33 global researchers propose new framework to replace h-index and impact factor
A global consortium of 33 researchers from 14 countries proposes ditching flawed metrics...
A coalition of 33 leading researchers from 14 countries—including Junsuk Rho, Andrea Alù, Mark Brongersma, and Javier Garcia de Abajo—has published a perspective paper (arXiv:2509.12045) calling for a fundamental overhaul of how scientific research is evaluated. The authors argue that current reliance on standardized metrics like the h-index and journal impact factor incentivizes quantity over quality, undermining reproducibility and the cumulative build of knowledge. Despite progress in open knowledge and FAIR (findable, accessible, interoperable, reusable) principles, evaluation practices remain misaligned.

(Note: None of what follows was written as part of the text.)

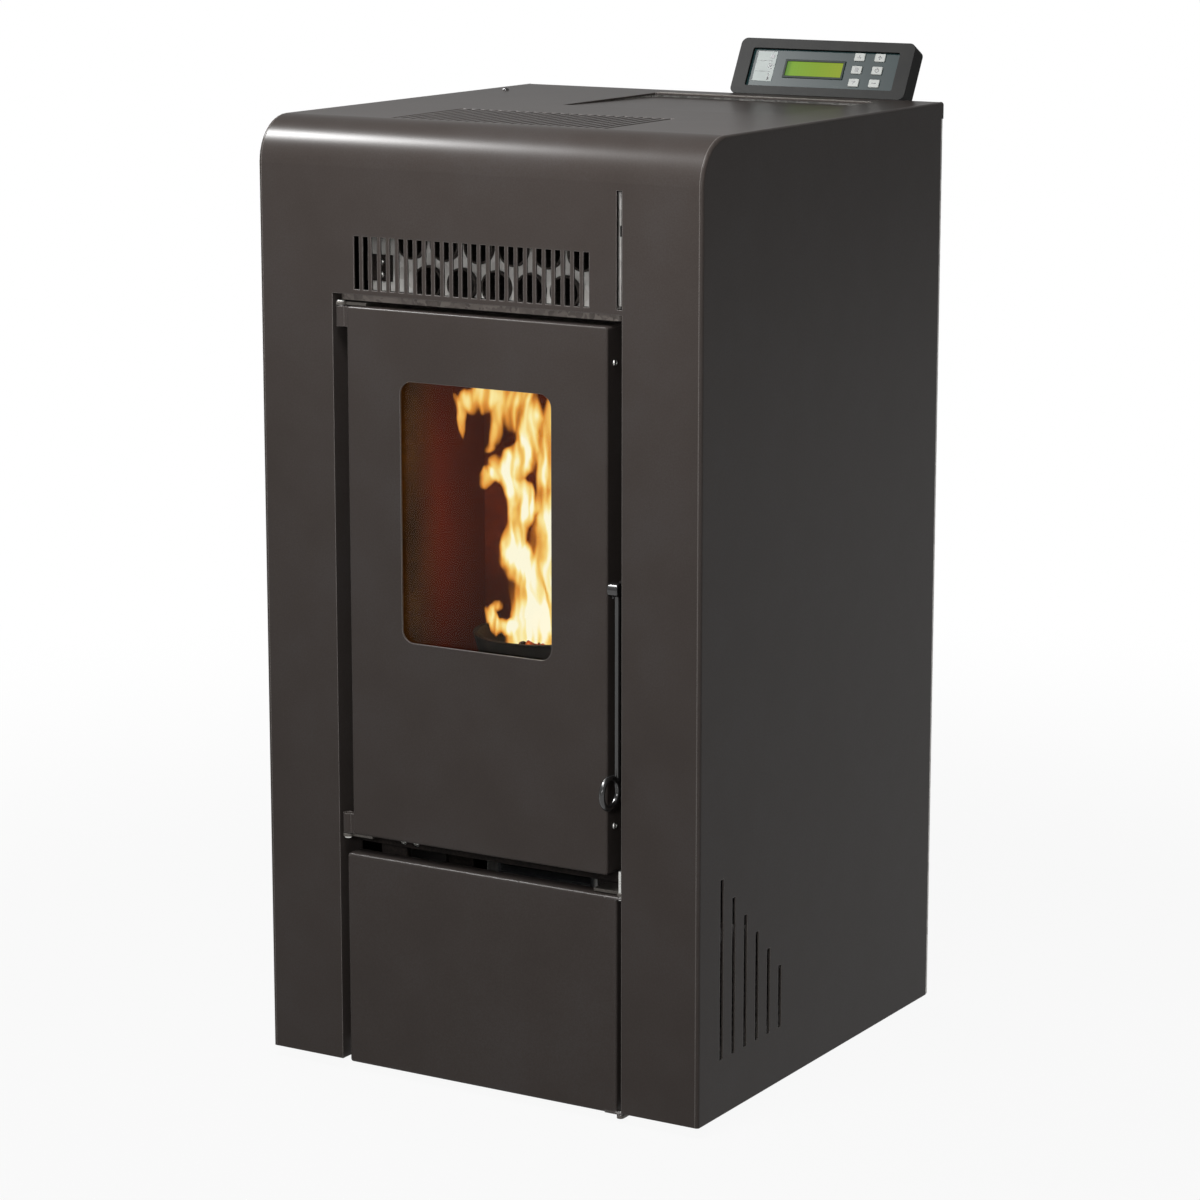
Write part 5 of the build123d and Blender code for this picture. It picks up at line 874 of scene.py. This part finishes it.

The paper introduces an integrative 'open knowledge system' that treats knowledge production, validation, assessment, and reuse as a single ecosystem. It provides practical recommendations tailored to four stakeholder groups: researchers, institutions/evaluators, funders, and publishers. Key levers for cultural change include what to share, when and how to validate, how to support reuse, and what to reward. By shifting focus from papers and bibliometrics to reusable knowledge contributions, the framework aims to make high-quality, cumulative work visible and valued, offering a diagnostic tool for identifying misaligned incentives and guiding reform.
- 33 researchers from 14 countries co-authored the paper, including top names in photonics and materials science.
- Proposes an 'open knowledge system' framework linking production, validation, assessment, and reuse.
- Offers specific recommendations for researchers, institutions, funders, and publishers to reward reusable contributions over publication volume.
Why It Matters
Could reshape research evaluation away from flawed metrics, boosting reproducibility and accelerating cumulative scientific progress.